Some such mistranslations reach far back into history, as in this case, while others are of relatively recent stock. China is a frequent, suitably ‘exotic’ (from a Western perspective) victim of having quotations attributed to its culture which are invented from whole cloth—as in the alleged curse ‘May you live in interesting times’, which was probably made up by British statesman Joseph Chamberlain. However, mere invention or misattribution is not the subject of this article. Instead, consider the case of Richard Nixon’s famous visit to the People’s Republic of China in 1972—which itself gave us the aphorism ‘only Nixon could go to China’, i.e. only someone with a proven track record of opposition to a power or ideology could persuade his supporters that things had changed and it was now time to make friends. During Nixon’s visit, an incident occurred which is frequently reported as Chinese premier Zhou Enlai stating, when asked to judge the outcome of the French Revolution (of 1789), that it was ‘too early to tell’. This is frequently quoted when suggesting that Chinese culture and politicians take a very long view of history, reflecting their homeland’s longevity. However, in fact Zhou was noncommittally commenting on the outcome of the French student upheavals of 1968. More than one generation of writers has found a profound meaning where no intended profundity existed.
An intended profundity can also be rendered incorrectly. French writer Victor Hugo once wrote On résiste à l’invasion des armées, on ne résiste pas à l’invasion des idées, which literally translated as ‘One can resist the invasion of armies, but one cannot resist the invasion of ideas’. Due to an early flawed translation, this entered American English as ‘One cannot resist an idea whose time has come’—also profound, and a related sentiment, but not the same one. Hugo clearly did not intend any sense that an idea belongs to a particular temporal period, and we can probably conclude from his political views that it is not a sentiment he would have agreed with.

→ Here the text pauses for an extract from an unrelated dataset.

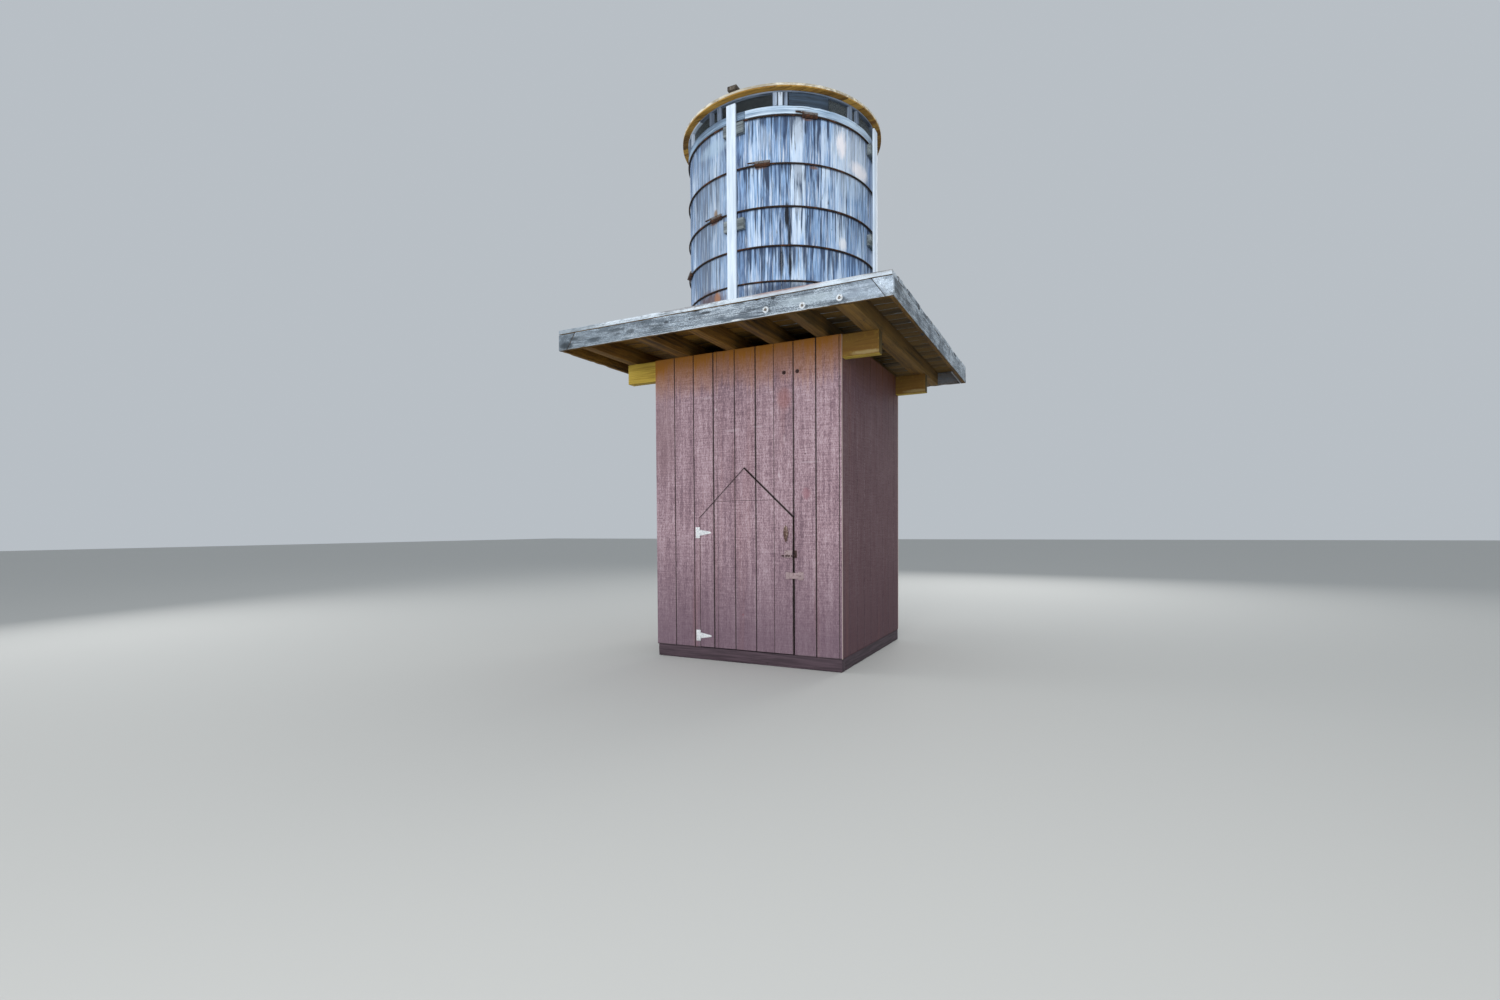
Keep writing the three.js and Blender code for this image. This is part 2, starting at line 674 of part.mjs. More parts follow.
function buildBolt() {
  const { z, y, plateBelow, plateAbove, loopHalf } = BOLT;
  const lie = (radius, [x0, x1]) => {
    const made = new THREE.CylinderGeometry(radius, radius, x1 - x0, 12);
    return made.rotateZ(Math.PI / 2).translate((x0 + x1) / 2, y, z);
  };
  const plate = (wide) => box(wide, ironFace, [z - plateBelow, z + plateAbove]);
  const loop = (wide) => box(wide, [y - loopHalf, ironFace[1]], [z - loopHalf, z + loopHalf]);
  const along = ([x0, x1]) => [x0 - 6, x1 + 6];
  const guide = join(plate(BOLT.guide), ...BOLT.guideLoops.map(loop));
  place(shed, "bolt_guide", cut(guide, lie(BOLT.bore, along(BOLT.guide))), looks.iron());

  const knob = BOLT.knob;
  const grip = new THREE.CylinderGeometry(knob.radius, knob.radius, knob.long, 12);
  const shaft = join(lie(BOLT.radius, BOLT.rod), grip.translate(knob.x, y - knob.long / 2, z));
  place(shed, "bolt_rod", shaft, looks.iron());

  const keeper = join(plate(BOLT.keeper), loop(BOLT.keeperLoop));
  place(shed, "bolt_keeper", cut(keeper, lie(BOLT.keeperBore, along(BOLT.keeper))), looks.iron());
}

// The hasp: a leaf on the door, a slotted strap that turns on it, and a staple on the wall.
const HASP = {
  z: SILL_HIGH + 674,
  pivotX: 1345,
  knuckle: 5,
  pin: 2.2,
  bore: 2.7,
  leafLeft: 1316,
  leafHigh: 60,
  strapRight: 1465,
  strapHalf: 25,
  strapFace: [-7.5, -4.5],
  slot: [1431, 1459],
  slotHalf: 5,
  staple: [1428, 1478],
  stapleHalf: 35,
  legs: [1438, 1452],
  wire: 3,
  eyeOut: -24,
};

function buildHasp() {
  const { z, pivotX, knuckle, wire, eyeOut } = HASP;
  const low = z - HASP.leafHigh / 2;
  const high = z + HASP.leafHigh / 2;
  const [lowThird, midThird, topThird] = thirds(low, high);
  const pinned = (radius, height) => rod(radius, pivotX, IRON.pivotY, ...height, 12);
  const beside = knuckle + 1;
  const leaf = join(
    box([HASP.leafLeft, pivotX - beside], ironFace, [low, high]),
    box([pivotX - beside - 1, pivotX], ironFace, lowThird),
    box([pivotX - beside - 1, pivotX], ironFace, topThird),
    pinned(knuckle, lowThird),
    pinned(knuckle, topThird),
    pinned(HASP.pin, [low, high]),
  );
  place(shed, "hasp_leaf", leaf, looks.siding());

  const strap = join(
    box([pivotX + beside, HASP.strapRight], HASP.strapFace, [z - HASP.strapHalf, z + HASP.strapHalf]),
    box([pivotX, pivotX + beside + 1], HASP.strapFace, midThird),
    pinned(knuckle, midThird),
  );
  const slot = box(HASP.slot, [eyeOut, 0], [z - HASP.slotHalf, z + HASP.slotHalf]);
  place(shed, "hasp_strap", cut(strap, pinned(HASP.bore, [low, high]), slot), looks.siding());

  const across = [z - wire, z + wire];
  const leg = (x) => box([x - wire, x + wire], [eyeOut, ironFace[1]], across);
  const [leftLeg, rightLeg] = HASP.legs;
  const staple = join(
    box(HASP.staple, ironFace, [z - HASP.stapleHalf, z + HASP.stapleHalf]),
    leg(leftLeg),
    leg(rightLeg),
    box([leftLeg - wire, rightLeg + wire], [eyeOut, eyeOut + 2 * wire], across),
  );
  place(shed, "hasp_staple", staple, looks.iron());
}

buildFrame();
buildWalls();
buildPlatform();
buildTankBody();
HOOP_HEIGHTS.forEach((height, index) => {
  buildHoop("hoop_" + (index + 1), height, HOOP_LUG_ANGLES[index]);
});
buildTankTop();
buildSidePosts();
buildDoor();
Object.entries(HINGE_HEIGHTS).forEach(([level, low]) => buildHinge(level, low));
buildPull();
buildBolt();
buildHasp();

shed.position.set(-(PLATFORM_LEFT + PLATFORM_RIGHT) / 2, -TANK_Y, 0);
const tower = new THREE.Group();
tower.add(shed);

export default tower;
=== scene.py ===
import math
import random

import bmesh
import bpy
from mathutils import Matrix, Vector, noise


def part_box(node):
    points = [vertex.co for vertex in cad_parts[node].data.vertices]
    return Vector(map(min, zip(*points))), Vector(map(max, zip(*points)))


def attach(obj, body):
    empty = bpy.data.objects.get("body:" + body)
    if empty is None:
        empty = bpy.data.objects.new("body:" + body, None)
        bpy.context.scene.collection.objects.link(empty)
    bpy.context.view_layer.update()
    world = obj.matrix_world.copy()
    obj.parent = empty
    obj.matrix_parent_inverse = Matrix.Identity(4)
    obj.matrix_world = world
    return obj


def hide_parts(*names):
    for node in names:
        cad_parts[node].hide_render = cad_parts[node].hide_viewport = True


# A timber water tower: weathered staves, boards and timbers, grooved siding under worn paint,
# rusted hoops and door ironwork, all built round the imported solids. Metres, +Z up, door on -Y.
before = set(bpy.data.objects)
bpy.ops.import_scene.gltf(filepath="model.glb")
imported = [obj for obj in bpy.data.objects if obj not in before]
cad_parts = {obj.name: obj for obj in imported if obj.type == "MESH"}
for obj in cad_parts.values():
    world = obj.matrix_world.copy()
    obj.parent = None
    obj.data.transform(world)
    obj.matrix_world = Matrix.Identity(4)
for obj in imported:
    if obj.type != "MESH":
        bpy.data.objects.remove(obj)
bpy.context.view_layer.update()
tankCentre = (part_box("cover")[0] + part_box("cover")[1]) / 2
tankCentre.z = 0.0
tankReach = tankCentre.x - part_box("staves_left_back")[0].x
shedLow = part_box("front_wall_left")[0]
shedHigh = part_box("back_wall")[1]
shedCentre = (shedLow + shedHigh) / 2
shedHalf = (shedHigh.x - shedLow.x) / 2
print("frame loaded:", len(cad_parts), "solids, tank radius", round(tankReach, 3))

arrisLimit = math.radians(30)  # an edge that turns more than this is rounded over
smoothLimit = math.radians(38)  # faces that meet under this angle are shaded as one
flatLimit = math.radians(1.0)  # faces of a copied solid that meet under this angle become one
weldReach = 0.00002
fullTurn = 360.0
wearSeed = 7  # with a fixed seed the wear comes out the same at every run
noise.seed_set(wearSeed)


# Camera and light
viewFrom = {"place": (2.6327, -5.9447, 1.1859), "yaw": -26.93, "pitch": -1.344, "roll": -0.347}
viewLens = {"focal": 15.771, "sensor": 36.0, "raise": 0.02916}
studio = {
    "sky": (0.86, 0.93, 1.0),
    "skyStrength": 0.56,
    "floorTone": (0.52, 0.52, 0.50),
    "floorRough": 0.9,
    "floorReach": 60.0,
}
lamps = {
    "frontLamp": {"place": (3.2, -10.3, 4.4), "aim": (0, 0, 2.6), "size": 6.0, "power": 730.0},
    "leftLamp": {"place": (-9.0, -3.0, 4.5), "aim": (0, 0, 2.6), "size": 5.0, "power": 230.0},
    "backLamp": {"place": (1.0, 9.5, 6.5), "aim": (0, 0, 2.6), "size": 6.0, "power": 480.0},
}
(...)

What of what many would call the most profound work of them all? The Bible, written in a combination of Hebrew, Aramaic and Greek, has gone through many English translations over the years. The most iconic is arguably the King James Version (or Authorised Version), commissioned (as the name implies) by King James VI and I of Scotland and England (respectively). Although first printed in 1611, the version seen today actually dates from a 1769 revision. The KJV translation was certainly a remarkable project, taking in 47 scholars in six committees, deliberately representing a range of opinion from High Church Anglicans to Puritans. Mistranslations in earlier English Bibles were identified and new interpretations of the oldest original language texts were made.

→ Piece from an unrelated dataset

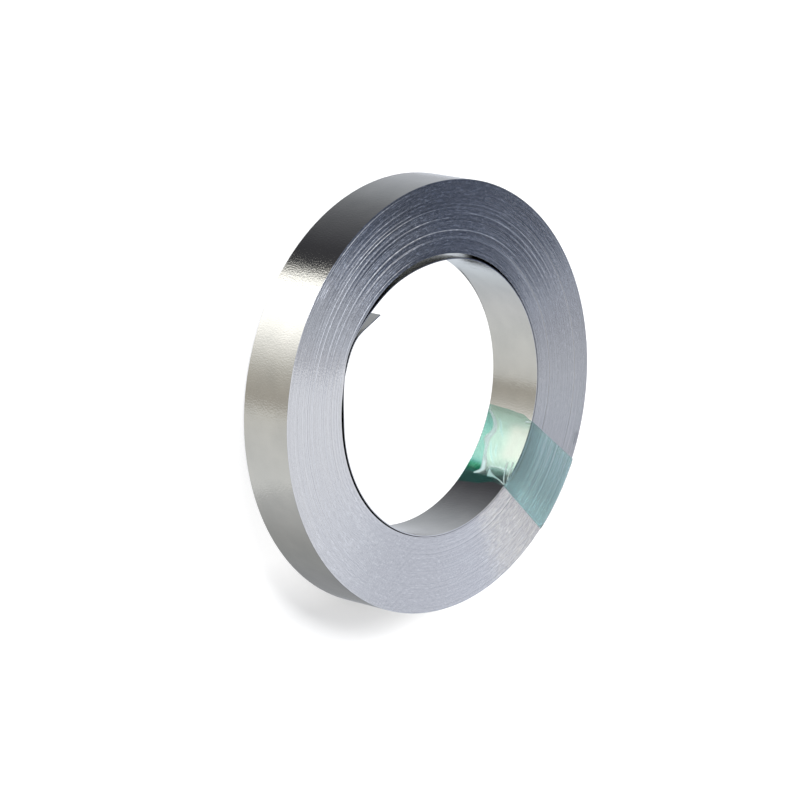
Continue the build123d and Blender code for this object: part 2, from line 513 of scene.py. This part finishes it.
def ramp(tree, source, stops):
    """A colour ramp with the given stops: place, and colour or plain grey."""
    made = node(tree, "ShaderNodeValToRGB")
    ladder = made.color_ramp
    ladder.elements.remove(ladder.elements[1])
    for index, (place, tone) in enumerate(stops):
        element = ladder.elements.new(place) if index else ladder.elements[0]
        element.position = place
        colour = tone if isinstance(tone, tuple) else (tone, tone, tone)
        element.color = (*colour, 1)
    tree.links.new(source, made.inputs["Fac"])
    return made.outputs["Color"]


def blended(tree, first, second, kind, share=1.0):
    """Two colours put together; the second one is a socket or a plain colour."""
    made = node(tree, "ShaderNodeMix", data_type="RGBA", blend_type=kind)
    tree.links.new(first, made.inputs["A"])
    if isinstance(second, tuple):
        made.inputs["B"].default_value = (*second, 1)
    else:
        tree.links.new(second, made.inputs["B"])
    if isinstance(share, float):
        made.inputs["Factor"].default_value = share
    else:
        tree.links.new(share, made.inputs["Factor"])
    return made.outputs["Result"]


def span(tree, value, nothing, full):
    """A share that runs from 0 to 1 between two values."""
    made = node(tree, "ShaderNodeMapRange", {"From Min": nothing, "From Max": full})
    tree.links.new(value, made.inputs["Value"])
    return made.outputs["Result"]


def between(tree, share, low, high):
    """The number that a share from 0 to 1 gives between two values."""
    made = node(tree, "ShaderNodeMapRange", {"To Min": low, "To Max": high})
    tree.links.new(share, made.inputs["Value"])
    return made.outputs["Result"]


def coordinates(tree, kind):
    """The place or direction that a shader is at."""
    return node(tree, "ShaderNodeTexCoord").outputs[kind]


def attribute(tree, name):
    """The values that add_tones gave a piece."""
    return node(tree, "ShaderNodeAttribute", attribute_name=name).outputs["Fac"]


def camera_ray(tree):
    """1 where the camera sees a surface itself, and 0 in reflections and light."""
    return node(tree, "ShaderNodeLightPath").outputs["Is Camera Ray"]


def noise(tree, place, scale, detail, roughness=0.5, dimensions="3D"):
    """A noise texture at a vector, or at one number where it has one dimension."""
    values = {"Scale": scale, "Detail": detail, "Roughness": roughness}
    made = node(tree, "ShaderNodeTexNoise", values, noise_dimensions=dimensions)
    tree.links.new(place, made.inputs["W" if dimensions == "1D" else "Vector"])
    return made.outputs["Fac"]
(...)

There was also a push to ensure the Bible was rendered in commonplace language of the time—though, of course, what was straightforward English in the early seventeenth century may not be four hundred years later. Some deliberate archaicisms (even for the 1610s) were kept regardless, perhaps to imply a sense of ancient grandeur. The phrase ‘lo and behold’, often used sarcastically to reflect a commonplace consequence—‘he left his car unlocked, and, lo and behold, it was stolen’, is likely a reference to both of those grand words being rather overused in the KJV where they were unnecessary; the phrase is first recorded in the 18th century.
Despite this easily parodied style, the KJV remains greatly prized for its poetic command of language, to the point where an American movement insists it is still the only valid English translation of the Bible, for questionable reasons. More modern translations, such as the New International Version, can not only call on a greater depth and breadth of scholarship than King James had access to, but also benefit from the discovery of the Dead Sea Scrolls in 1946-7. These mostly Hebrew texts provide ancient copies of what forms the Old Testament of the Bible (among other scripts); much to the surprise of many at the time, the forms that had come down over two thousand years proved to deviate very little from these, but some small ambiguities were identified (or cleared up).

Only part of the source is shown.